# start of Source excerpt

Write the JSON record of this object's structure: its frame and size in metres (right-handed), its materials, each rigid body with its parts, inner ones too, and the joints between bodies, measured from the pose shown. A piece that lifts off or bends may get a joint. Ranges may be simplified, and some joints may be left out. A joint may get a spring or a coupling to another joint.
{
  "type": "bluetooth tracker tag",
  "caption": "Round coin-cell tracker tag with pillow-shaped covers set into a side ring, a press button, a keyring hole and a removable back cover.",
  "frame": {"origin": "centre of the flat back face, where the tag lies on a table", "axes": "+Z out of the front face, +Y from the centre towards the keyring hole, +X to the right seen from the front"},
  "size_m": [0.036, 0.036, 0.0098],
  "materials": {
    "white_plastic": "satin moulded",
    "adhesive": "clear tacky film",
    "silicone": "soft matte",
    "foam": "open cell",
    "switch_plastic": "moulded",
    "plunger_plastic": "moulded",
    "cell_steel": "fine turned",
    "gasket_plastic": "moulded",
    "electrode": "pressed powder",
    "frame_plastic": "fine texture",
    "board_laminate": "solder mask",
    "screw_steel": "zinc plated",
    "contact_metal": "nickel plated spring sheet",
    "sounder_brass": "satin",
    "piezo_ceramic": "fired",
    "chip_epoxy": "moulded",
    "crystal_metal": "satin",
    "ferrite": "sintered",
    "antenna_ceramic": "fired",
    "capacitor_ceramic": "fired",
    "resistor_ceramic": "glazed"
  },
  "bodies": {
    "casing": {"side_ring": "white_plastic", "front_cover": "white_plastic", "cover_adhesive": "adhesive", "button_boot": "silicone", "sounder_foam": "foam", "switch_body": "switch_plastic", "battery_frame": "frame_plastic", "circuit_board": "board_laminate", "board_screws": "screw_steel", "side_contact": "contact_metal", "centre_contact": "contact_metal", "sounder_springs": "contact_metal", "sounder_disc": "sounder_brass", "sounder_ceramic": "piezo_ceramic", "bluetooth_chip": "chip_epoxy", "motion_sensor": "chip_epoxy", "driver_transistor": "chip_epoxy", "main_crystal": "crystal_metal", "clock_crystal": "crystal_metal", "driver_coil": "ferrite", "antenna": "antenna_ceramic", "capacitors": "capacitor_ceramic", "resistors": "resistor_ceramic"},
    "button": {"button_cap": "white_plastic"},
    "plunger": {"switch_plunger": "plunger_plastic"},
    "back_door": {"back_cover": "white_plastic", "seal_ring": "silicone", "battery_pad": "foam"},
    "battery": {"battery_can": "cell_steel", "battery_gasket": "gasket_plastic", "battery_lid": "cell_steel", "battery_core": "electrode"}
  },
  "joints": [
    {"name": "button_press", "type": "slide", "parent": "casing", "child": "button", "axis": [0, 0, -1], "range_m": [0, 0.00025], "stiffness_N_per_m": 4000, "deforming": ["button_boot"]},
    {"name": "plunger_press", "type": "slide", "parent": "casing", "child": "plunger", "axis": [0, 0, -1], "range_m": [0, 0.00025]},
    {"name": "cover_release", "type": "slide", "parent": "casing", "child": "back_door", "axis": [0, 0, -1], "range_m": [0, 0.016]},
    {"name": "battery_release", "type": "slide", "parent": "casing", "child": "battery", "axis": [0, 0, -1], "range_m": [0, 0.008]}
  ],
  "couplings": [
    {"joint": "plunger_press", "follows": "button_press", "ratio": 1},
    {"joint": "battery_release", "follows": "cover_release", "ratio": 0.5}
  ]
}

# end of Source excerpt

▶ [Challenge] Return the full listing, character for character.

▶ [Problem solution]
Write the JSON record of this object's structure: its frame and size in metres (right-handed), its materials, each rigid body with its parts, inner ones too, and the joints between bodies, measured from the pose shown. A piece that lifts off or bends may get a joint. Ranges may be simplified, and some joints may be left out. A joint may get a spring or a coupling to another joint.
{
  "type": "bluetooth tracker tag",
  "caption": "Round coin-cell tracker tag with pillow-shaped covers set into a side ring, a press button, a keyring hole and a removable back cover.",
  "frame": {"origin": "centre of the flat back face, where the tag lies on a table", "axes": "+Z out of the front face, +Y from the centre towards the keyring hole, +X to the right seen from the front"},
  "size_m": [0.036, 0.036, 0.0098],
  "materials": {
    "white_plastic": "satin moulded",
    "adhesive": "clear tacky film",
    "silicone": "soft matte",
    "foam": "open cell",
    "switch_plastic": "moulded",
    "plunger_plastic": "moulded",
    "cell_steel": "fine turned",
    "gasket_plastic": "moulded",
    "electrode": "pressed powder",
    "frame_plastic": "fine texture",
    "board_laminate": "solder mask",
    "screw_steel": "zinc plated",
    "contact_metal": "nickel plated spring sheet",
    "sounder_brass": "satin",
    "piezo_ceramic": "fired",
    "chip_epoxy": "moulded",
    "crystal_metal": "satin",
    "ferrite": "sintered",
    "antenna_ceramic": "fired",
    "capacitor_ceramic": "fired",
    "resistor_ceramic": "glazed"
  },
  "bodies": {
    "casing": {"side_ring": "white_plastic", "front_cover": "white_plastic", "cover_adhesive": "adhesive", "button_boot": "silicone", "sounder_foam": "foam", "switch_body": "switch_plastic", "battery_frame": "frame_plastic", "circuit_board": "board_laminate", "board_screws": "screw_steel", "side_contact": "contact_metal", "centre_contact": "contact_metal", "sounder_springs": "contact_metal", "sounder_disc": "sounder_brass", "sounder_ceramic": "piezo_ceramic", "bluetooth_chip": "chip_epoxy", "motion_sensor": "chip_epoxy", "driver_transistor": "chip_epoxy", "main_crystal": "crystal_metal", "clock_crystal": "crystal_metal", "driver_coil": "ferrite", "antenna": "antenna_ceramic", "capacitors": "capacitor_ceramic", "resistors": "resistor_ceramic"},
    "button": {"button_cap": "white_plastic"},
    "plunger": {"switch_plunger": "plunger_plastic"},
    "back_door": {"back_cover": "white_plastic", "seal_ring": "silicone", "battery_pad": "foam"},
    "battery": {"battery_can": "cell_steel", "battery_gasket": "gasket_plastic", "battery_lid": "cell_steel", "battery_core": "electrode"}
  },
  "joints": [
    {"name": "button_press", "type": "slide", "parent": "casing", "child": "button", "axis": [0, 0, -1], "range_m": [0, 0.00025], "stiffness_N_per_m": 4000, "deforming": ["button_boot"]},
    {"name": "plunger_press", "type": "slide", "parent": "casing", "child": "plunger", "axis": [0, 0, -1], "range_m": [0, 0.00025]},
    {"name": "cover_release", "type": "slide", "parent": "casing", "child": "back_door", "axis": [0, 0, -1], "range_m": [0, 0.016]},
    {"name": "battery_release", "type": "slide", "parent": "casing", "child": "battery", "axis": [0, 0, -1], "range_m": [0, 0.008]}
  ],
  "couplings": [
    {"joint": "plunger_press", "follows": "button_press", "ratio": 1},
    {"joint": "battery_release", "follows": "cover_release", "ratio": 0.5}
  ]
}